African jihadists are apparently watching and learning from ISIS, experts warn.
“The scale and sophistication of recent attacks, along with the increased regionalisation of terrorism by Boko Haram, al-Qaeda in the Islamic Maghreb (AQIM) and al-Shabaab, demand a more robust collective response, both at the regional and continental level,” the Institute for Security Studies (ISS) said in a recent paper.
The African Union summit in the Kenyan capital began hours after a US drone strike in Somalia killed Ahmed Abdi Godane (aka Mukhtar Abu al-Zubayr), the commander of al-Shabaab.
“We are concerned about the peace and stability of our continent,” Chadian President and AU Security Council chief Idriss Déby Itno said as he opened the Nairobi event.
Just a few weeks ago, the council issued a comprehensive report on Sahel security dangers.

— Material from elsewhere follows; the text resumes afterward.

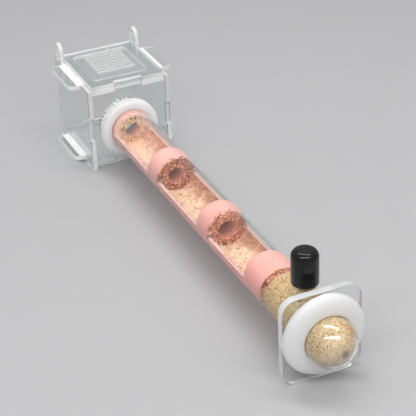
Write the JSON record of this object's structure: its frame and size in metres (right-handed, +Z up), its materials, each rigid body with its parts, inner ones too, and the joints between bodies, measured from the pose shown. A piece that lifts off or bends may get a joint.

“The link between terrorism, drug trafficking and cross-border crime gives the armed terrorist and criminal groups the capacity of regeneration and nuisance that threatens all the countries of the Sahel and beyond,” the August 13th report said. “This situation is worsened by the porous nature of the borders and weak capacity of states to cope with it.”
“The continued deterioration of the political and security situation in Libya compounds the security concerns in the region,” the AU report added.
For Maghreb countries, there’s yet another problem.
Morocco seized a record 226 kilos of cocaine, with an estimated market value of some 20 million euros, police said on Monday (September 8th). The drugs were hidden in cases of fish inside a refrigerated lorry that had come from the south of the country.
The incident highlights the nexus between drugs, crime and border security in the region. Not only are illegal drugs making their way across Maghreb borders, proceeds from drug sales help fund terror operations. And the ties between terrorists and drug lords span the globe.
There’s even a nickname for how cocaine gets to Africa from South America.
According to the Mediterranean Company of Analysis and Strategic Intelligence – CMAIS – the route is dubbed “Highway 10”. The name refers to the 10th parallel: the shortest path between the continents, whether by sea or air.
The drugs move through the Maghreb, then on to Europe.
Tunisia border a danger zone
As early as last December, Algerian Prime Minister Abdelmalek Sellal alerted Tunisian authorities that terrorist groups in Jebel Chaambi were funded from the proceeds of smuggled contraband.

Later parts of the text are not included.